Unlike Emil Mazuw, Prof. Dr. Walther Gerlach was and is quite famous, and for any number of reasons. As Nick Cook noted in his
Hunt for Zero Point
, Gerlach was a Nobel laureate for his work in spin polarization. A first class physicist, Gerlach went on to specialize in gravitational physics, on the basis of his pioneering experiment
12
that earned him the Nobel prize. But as any researcher of the German atom bomb project knows, Gerlach was also nominally the head of atom bomb research in Nazi Germany by war’s end, and was one of the scientists interred by the British at Farm Hall in England, where the scientists’ conversations were secretly recorded.

Gerlach was also expert in two other obscure topics, both of which, as we shall see, are closely associated with the Bell: the transmutation of elements, and the “fluorescence of mercury ions in a strong magnetic field, in other words, referring to the behaviour of mercuric plasma.” Gerlach had evidently been involved in the topic “for
a long time
, because as far back as January 1925 he wrote to Arnold Sommerfeld about the spin…of ionized mercury.” In such matters, Gerlach was “faultlessly well-informed.”
13

Even more mysteriously, Gerlach, one of the world’s premier gravitational physicists
before
the war,
never
returned to the subject
after
the war. Nick Cook comments in his well-known book
The Hunt for Zero Point
that Gerlach thus acted as if “something had scared him beyond all reason.”
14
While Cook meant his comment in a speculative sense, there is perhaps some truth to it. If he
was
genuinely frightened, and if this is the reason for his curious postwar silence about spin polarization and gravitation, then this could be due to two causes.

First, as the lead scientist involved with the Bell project, and as a loyal Nazi, Gerlach would have been privy to the curious and strange results of the Bell’s operation and possibly have even personally witnessed some of these effects. As we shall see, these effects would have frightened any rational human. So, one explanation – the one that seems to be implied by Nick Cook, in fact – is that Gerlach
saw
or
witnessed
something in the very project he headed that had frightened him into postwar silence.

But there is a second, and I think, more plausible explanation for Gerlach’s apparent fright-into-silence. Indeed, it is an explanation that would seem to give a factual basis to Cook’s speculation that Gerlach was “frightened” into postwar silence on these admittedly esoteric topics. As Cook himself notes, following Witkowski’s research, the SS
shot
the sixty-some scientists and their assistants who worked on the project, rather than let any of them fall into Allied or Russian hands.
15
As we shall see, there appear to be only a few scientists, two of them well-known in their way, that survived the SS’ massacre: one was Kurt Debus (about whom more below), and the other was Walther Gerlach.

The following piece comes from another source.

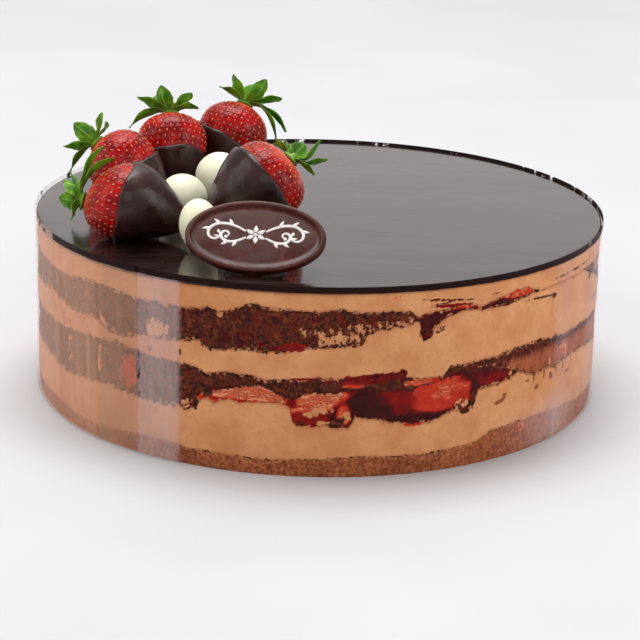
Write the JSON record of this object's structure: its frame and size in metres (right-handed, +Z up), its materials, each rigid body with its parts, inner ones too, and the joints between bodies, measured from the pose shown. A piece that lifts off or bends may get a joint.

This allows us to undertake something of a reconstruction, speculative though it will have to be. First, it would appear that the SS, by murdering the project’s scientists with the exception of Debus, Gerlach (and one must assume, possibly others), is intent on preserving the project’s
independence
by preventing its secrets from falling into any Allied hands. That this is the most rational conclusion is evident from the fact that if the SS had bargained with the Allies or Soviets to exchange this project in return for their lives, then the process would be self-defeating, if the Soviets or Allies were denied the very technicians that made the project possible. Such scientists and technicians would have been in the Soviet’s or Allies’ “intelligence targets acquisitions and booty” list, so to speak. By its actions, in other words, the SS is clearly signaling that it has no intention of letting the project fall into
Soviet
hands, and it is equally possible that it has no intention of letting it fall into
Allied
hands either.
16

So why did Gerlach and Debus escape? They escaped simply because of their sheer notoriety and value to the project.
17
For the SS to have murdered these men, and dumped them unceremoniously into an unmarked mass grave in Silesia, would have inevitably attracted Allied and Russian interest……and
questions,
after the war. And those questions, in turn, would have inevitably led back to the Bell. Gerlach and Debus, moreover, represented a level of expertise and involvement beyond the mere day-to-day testing and experimentation involved in the project. Gerlach, in particular, was the theoretician, capable of formulating the “big picture” of whatever it was the Nazis had discovered with the Bell. Such men would be needed
after
the war if the project were to be continued and advanced. Indeed, as will be seen later in this chapter, it may have been Gerlach or someone in his close circle of friends and associates in the physics community, that initiated the Bell project.

So what frightened Gerlach? Very simply: perhaps the SS “allowed” Gerlach and Debus – and any other big name scientist that might have been involved with the project – to witness the executions of their comrades. Or perhaps the SS communicated their fates to Debus and Gerlach in some other fashion. In either case, the message was clear: “keep quiet on this subject, and keep cooperating.” If that
was
the message to the two men, then it certainly worked, for Gerlach never even intimated in the Farm Hall Transcripts of his involvement with any project during the war that involved his specialty: gravitation.
18
And as for Kurt Debus, he apparently never mentioned the more exotic technologies to his new employer after the war, as we shall see below. In any case, I believe the SS murders of the Bell’s scientists are the best explanation for Nick Cook’s observation that Gerlach never touched the subject of spin polarization and gravity after the war, acting as if “something had scared him beyond all reason.”